== Dataset section ==
======
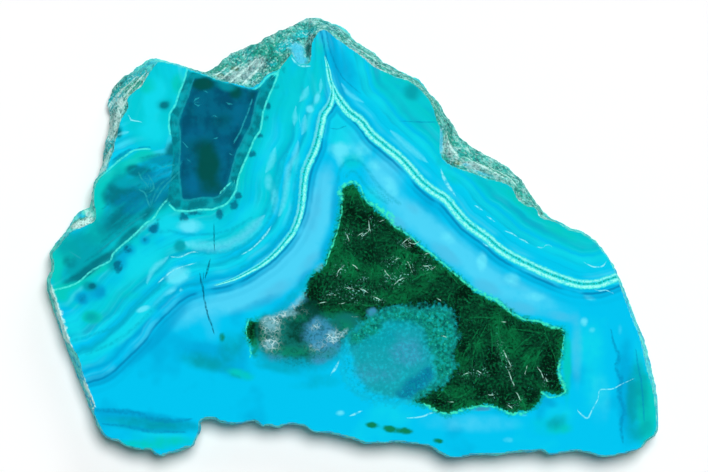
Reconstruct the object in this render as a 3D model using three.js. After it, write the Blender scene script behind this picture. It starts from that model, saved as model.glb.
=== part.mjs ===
// A slice of banded chrysocolla with a patch of malachite: one flat slab of stone, polished on top and sawn below.
// Its edge is natural. Rough rind slopes out from under the polished face along the top and the left, and the rest
// of the edge is a broken wall that leans in towards the sawn back.
// Millimetres, +Z up. The origin is on the sawn back, at the middle of the slice.

import * as THREE from "three";
import { mergeVertices } from "three/addons/utils/BufferGeometryUtils.js";

const SLICE_WIDTH = 86; // tip to tip along X
const THICKNESS = 6.5;

// The outline is read off a view from straight above, in that view's pixels: x to the right, y down.
const VIEW = { left: 46, right: 658.5, top: 16, bottom: 457 };
const MM_PER_PIXEL = SLICE_WIDTH / (VIEW.right - VIEW.left);

const SHOULDER = 0.3; // share of the thickness at which the rind reaches furthest out
const BACK_INSET = 0.75; // how far the wall leans in between the shoulder and the sawn back
const BACK_SMOOTHING = 2.6; // length of edge over which the back's outline evens out
const STATION_SPACING = 0.95; // along the edge, between one column of facets and the next
const LEVELS = [1, 0.985, 0.93, 0.84, 0.73, 0.61, 0.49, 0.38, 0.27, 0.15, 0.04, 0]; // shares of the thickness

const LUMPS = { size: 3.4, height: 0.42 }; // swellings of the rind
const GRAIN = { size: 1.3, height: 0.24 }; // broken grain on the swellings
const PITS = { size: 2.3, depth: 0.75, share: 0.3 }; // hollows where crystals have come out
const WALL_ROUGHNESS = 0.45; // share of that relief on a broken wall with no rind
const EDGE_NICKS = 0.25; // share of it left along the edges of the two flat faces

// One row for each corner of the edge. Two numbers are a point of the polished face's edge with a broken wall below
// it. Four numbers are that point and the foot of the rind, which shows beyond it from above.
const LEFT_FLANK = [
  [103, 432], [97, 423, 97, 423.5], [93.5, 413, 93, 414], [94.5, 406, 89.5, 406], [92, 399, 87, 398],
  [89, 390, 83.5, 390.5], [85, 379, 79, 381], [82, 371, 75.5, 372], [80, 363, 72, 364], [76, 354, 68, 355],
  [71, 346, 65, 346], [67, 336, 61.5, 335], [64, 326, 58.5, 326], [60, 316, 55.5, 316.5], [57, 304, 51.5, 304.5],
  [52, 292, 48.5, 292], [49.5, 281, 46, 281], [51, 276, 47.5, 278], [53, 270, 52.5, 271], [53.5, 263, 52.5, 263],
  [52, 257, 51, 257.5], [52, 253, 50.5, 252.5], [55, 249.5, 54, 249], [58, 246, 57, 245], [62, 241, 61, 240],
  [67, 235.5, 65.5, 234.5], [69.5, 232, 68, 231], [75, 230, 71, 225], [82, 227.5, 75, 219], [89, 224.5, 79, 213.5],
  [94.5, 222, 84, 211], [96, 216, 90.5, 210.5], [94.5, 209, 91, 205], [93.5, 201, 91.2, 200], [93.5, 192, 92.5, 192],
  [94.5, 185, 93.5, 185], [97.5, 180, 95, 181], [100.5, 176, 98, 177],
];
const LEFT_LOBE = [
  [105, 171, 99, 172.5], [107.5, 166, 100.5, 167], [109, 160, 102, 161], [111.5, 154, 103.5, 154],
  [114.5, 149, 105, 149], [115, 143, 106, 143], [117, 137, 109, 138], [118, 131, 110, 131], [119.5, 125, 110, 122],
  [122, 119, 109.5, 117], [126.5, 113, 108, 111], [129.5, 107, 106.5, 105], [127.5, 101, 107, 99],
  [128, 97, 109.5, 93], [132, 93.5, 111.5, 89], [137, 89.5, 115, 85], [142, 87.5, 118, 81], [145, 82, 121.5, 77],
  [148.5, 76, 126, 73], [151.5, 71, 130, 69], [154, 66.5, 134.5, 65.5], [156.5, 62.5, 140, 64], [158, 61.5, 146, 60.5],
  [160, 61.5, 152, 58.5], [165, 62, 158, 60], [171, 63.5, 166, 61.5], [178, 65.5, 174, 63.5], [186, 68, 182, 65.5],
  [192, 70.5, 189, 68], [198, 72.5, 195, 69.5], [203, 74, 201, 72.5],
];
const TOP_RIND = [
  [209, 76.5, 205, 72], [216, 79, 210, 69], [223, 81.5, 215, 65.5], [230, 83, 221, 60], [238, 85.5, 226, 56.5],
  [244, 87.5, 231, 54], [249, 89, 236, 52.5], [254, 89, 241, 49.5], [258, 87, 246, 46.5], [262, 84, 251, 44],
  [264.5, 80, 256, 42.5], [267.5, 77, 260, 40], [272, 74.5, 265, 37], [277, 72.5, 270, 35.5], [280.5, 70, 275, 34],
  [282.5, 66, 279, 31.5], [285, 62.5, 283, 30], [289, 58, 287, 28.5], [292.5, 55.5, 290.5, 26],
];
const PEAK_SCOOP = [
  [294, 59, 293.5, 25.5], [297, 62.5, 296, 23.5], [301, 65.5, 299, 20.5], [306, 67, 302, 19.5], [310, 66, 305, 18.5],
  [311, 60, 308, 17.3], [310.5, 53, 310.5, 16.3], [311, 46, 312.5, 16], [313.5, 40, 315, 16.2], [317, 34, 317.5, 17],
  [320, 30.5, 320, 18], [324, 29, 323, 20], [327.5, 30, 327, 21.5],
];
const UPPER_RIGHT_RIND = [
  [330, 32.5, 330.5, 23.5], [333, 36, 335, 24], [337.5, 40, 340, 25.5], [342, 43, 344, 28], [348, 48, 348.5, 31.5],
  [354, 52, 352, 36.5], [360, 56, 356, 41], [366, 60.5, 361, 45], [372, 64.5, 367, 49.5], [378, 68.5, 373, 54],
  [384, 72, 378, 58], [390, 75, 382, 62.5], [396, 77.5, 388, 67], [402, 79, 395, 70.5], [407, 80, 402, 73],
  [411, 82, 409, 77], [414.5, 85.5, 415, 78.5], [418.5, 89, 419.5, 80.5], [422, 92, 423.5, 85], [426, 96.5, 427, 89.5],
  [429.5, 100.5, 431, 95], [432, 106, 436, 100], [434, 111, 440, 105], [435.5, 117, 444, 111], [437, 122.5, 448, 117],
];
const RIGHT_HOLLOW = [
  [439.5, 127, 452, 122.5], [439.5, 133, 456, 128], [439, 141, 458, 133], [438.5, 149, 462, 138],
  [439.5, 155, 467, 142], [442.5, 160, 471, 146], [446.5, 164.5, 475, 149.5], [450.5, 167, 479, 152],
  [456, 169, 483, 155], [463, 171, 488, 157.5], [470, 173, 493, 160], [477, 176, 498, 163], [485, 179.5, 503, 166],
  [493, 181.5, 507, 169.5], [501, 183, 511, 173], [508, 185, 514.5, 176.5], [513, 188.5, 518, 180],
  [515.5, 193, 521, 184.5], [517, 198, 524, 188.5], [520.5, 202.5, 527.5, 192.5], [525.5, 206, 531, 197],
  [531, 206.5, 534, 201], [535.5, 207.5, 537.5, 205], [538, 211, 541, 209], [539, 215.5, 544, 212.5],
  [543, 218.5, 547, 216], [549, 219.5, 550, 219],
];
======
== Objective ==
Restate every line of the data word for word.

== Reply to the exercise ==
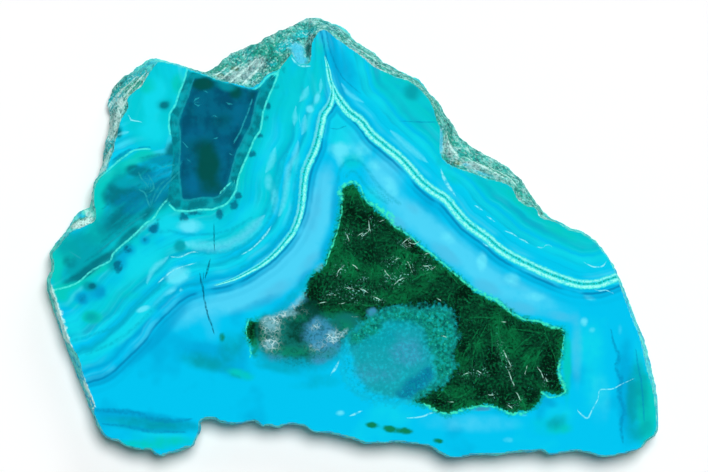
Reconstruct the object in this render as a 3D model using three.js. After it, write the Blender scene script behind this picture. It starts from that model, saved as model.glb.
=== part.mjs ===
// A slice of banded chrysocolla with a patch of malachite: one flat slab of stone, polished on top and sawn below.
// Its edge is natural. Rough rind slopes out from under the polished face along the top and the left, and the rest
// of the edge is a broken wall that leans in towards the sawn back.
// Millimetres, +Z up. The origin is on the sawn back, at the middle of the slice.

import * as THREE from "three";
import { mergeVertices } from "three/addons/utils/BufferGeometryUtils.js";

const SLICE_WIDTH = 86; // tip to tip along X
const THICKNESS = 6.5;

// The outline is read off a view from straight above, in that view's pixels: x to the right, y down.
const VIEW = { left: 46, right: 658.5, top: 16, bottom: 457 };
const MM_PER_PIXEL = SLICE_WIDTH / (VIEW.right - VIEW.left);

const SHOULDER = 0.3; // share of the thickness at which the rind reaches furthest out
const BACK_INSET = 0.75; // how far the wall leans in between the shoulder and the sawn back
const BACK_SMOOTHING = 2.6; // length of edge over which the back's outline evens out
const STATION_SPACING = 0.95; // along the edge, between one column of facets and the next
const LEVELS = [1, 0.985, 0.93, 0.84, 0.73, 0.61, 0.49, 0.38, 0.27, 0.15, 0.04, 0]; // shares of the thickness

const LUMPS = { size: 3.4, height: 0.42 }; // swellings of the rind
const GRAIN = { size: 1.3, height: 0.24 }; // broken grain on the swellings
const PITS = { size: 2.3, depth: 0.75, share: 0.3 }; // hollows where crystals have come out
const WALL_ROUGHNESS = 0.45; // share of that relief on a broken wall with no rind
const EDGE_NICKS = 0.25; // share of it left along the edges of the two flat faces

// One row for each corner of the edge. Two numbers are a point of the polished face's edge with a broken wall below
// it. Four numbers are that point and the foot of the rind, which shows beyond it from above.
const LEFT_FLANK = [
  [103, 432], [97, 423, 97, 423.5], [93.5, 413, 93, 414], [94.5, 406, 89.5, 406], [92, 399, 87, 398],
  [89, 390, 83.5, 390.5], [85, 379, 79, 381], [82, 371, 75.5, 372], [80, 363, 72, 364], [76, 354, 68, 355],
  [71, 346, 65, 346], [67, 336, 61.5, 335], [64, 326, 58.5, 326], [60, 316, 55.5, 316.5], [57, 304, 51.5, 304.5],
  [52, 292, 48.5, 292], [49.5, 281, 46, 281], [51, 276, 47.5, 278], [53, 270, 52.5, 271], [53.5, 263, 52.5, 263],
  [52, 257, 51, 257.5], [52, 253, 50.5, 252.5], [55, 249.5, 54, 249], [58, 246, 57, 245], [62, 241, 61, 240],
  [67, 235.5, 65.5, 234.5], [69.5, 232, 68, 231], [75, 230, 71, 225], [82, 227.5, 75, 219], [89, 224.5, 79, 213.5],
  [94.5, 222, 84, 211], [96, 216, 90.5, 210.5], [94.5, 209, 91, 205], [93.5, 201, 91.2, 200], [93.5, 192, 92.5, 192],
  [94.5, 185, 93.5, 185], [97.5, 180, 95, 181], [100.5, 176, 98, 177],
];
const LEFT_LOBE = [
  [105, 171, 99, 172.5], [107.5, 166, 100.5, 167], [109, 160, 102, 161], [111.5, 154, 103.5, 154],
  [114.5, 149, 105, 149], [115, 143, 106, 143], [117, 137, 109, 138], [118, 131, 110, 131], [119.5, 125, 110, 122],
  [122, 119, 109.5, 117], [126.5, 113, 108, 111], [129.5, 107, 106.5, 105], [127.5, 101, 107, 99],
  [128, 97, 109.5, 93], [132, 93.5, 111.5, 89], [137, 89.5, 115, 85], [142, 87.5, 118, 81], [145, 82, 121.5, 77],
  [148.5, 76, 126, 73], [151.5, 71, 130, 69], [154, 66.5, 134.5, 65.5], [156.5, 62.5, 140, 64], [158, 61.5, 146, 60.5],
  [160, 61.5, 152, 58.5], [165, 62, 158, 60], [171, 63.5, 166, 61.5], [178, 65.5, 174, 63.5], [186, 68, 182, 65.5],
  [192, 70.5, 189, 68], [198, 72.5, 195, 69.5], [203, 74, 201, 72.5],
];
const TOP_RIND = [
  [209, 76.5, 205, 72], [216, 79, 210, 69], [223, 81.5, 215, 65.5], [230, 83, 221, 60], [238, 85.5, 226, 56.5],
  [244, 87.5, 231, 54], [249, 89, 236, 52.5], [254, 89, 241, 49.5], [258, 87, 246, 46.5], [262, 84, 251, 44],
  [264.5, 80, 256, 42.5], [267.5, 77, 260, 40], [272, 74.5, 265, 37], [277, 72.5, 270, 35.5], [280.5, 70, 275, 34],
  [282.5, 66, 279, 31.5], [285, 62.5, 283, 30], [289, 58, 287, 28.5], [292.5, 55.5, 290.5, 26],
];
const PEAK_SCOOP = [
  [294, 59, 293.5, 25.5], [297, 62.5, 296, 23.5], [301, 65.5, 299, 20.5], [306, 67, 302, 19.5], [310, 66, 305, 18.5],
  [311, 60, 308, 17.3], [310.5, 53, 310.5, 16.3], [311, 46, 312.5, 16], [313.5, 40, 315, 16.2], [317, 34, 317.5, 17],
  [320, 30.5, 320, 18], [324, 29, 323, 20], [327.5, 30, 327, 21.5],
];
const UPPER_RIGHT_RIND = [
  [330, 32.5, 330.5, 23.5], [333, 36, 335, 24], [337.5, 40, 340, 25.5], [342, 43, 344, 28], [348, 48, 348.5, 31.5],
  [354, 52, 352, 36.5], [360, 56, 356, 41], [366, 60.5, 361, 45], [372, 64.5, 367, 49.5], [378, 68.5, 373, 54],
  [384, 72, 378, 58], [390, 75, 382, 62.5], [396, 77.5, 388, 67], [402, 79, 395, 70.5], [407, 80, 402, 73],
  [411, 82, 409, 77], [414.5, 85.5, 415, 78.5], [418.5, 89, 419.5, 80.5], [422, 92, 423.5, 85], [426, 96.5, 427, 89.5],
  [429.5, 100.5, 431, 95], [432, 106, 436, 100], [434, 111, 440, 105], [435.5, 117, 444, 111], [437, 122.5, 448, 117],
];
const RIGHT_HOLLOW = [
  [439.5, 127, 452, 122.5], [439.5, 133, 456, 128], [439, 141, 458, 133], [438.5, 149, 462, 138],
  [439.5, 155, 467, 142], [442.5, 160, 471, 146], [446.5, 164.5, 475, 149.5], [450.5, 167, 479, 152],
  [456, 169, 483, 155], [463, 171, 488, 157.5], [470, 173, 493, 160], [477, 176, 498, 163], [485, 179.5, 503, 166],
  [493, 181.5, 507, 169.5], [501, 183, 511, 173], [508, 185, 514.5, 176.5], [513, 188.5, 518, 180],
  [515.5, 193, 521, 184.5], [517, 198, 524, 188.5], [520.5, 202.5, 527.5, 192.5], [525.5, 206, 531, 197],
  [531, 206.5, 534, 201], [535.5, 207.5, 537.5, 205], [538, 211, 541, 209], [539, 215.5, 544, 212.5],
  [543, 218.5, 547, 216], [549, 219.5, 550, 219],
];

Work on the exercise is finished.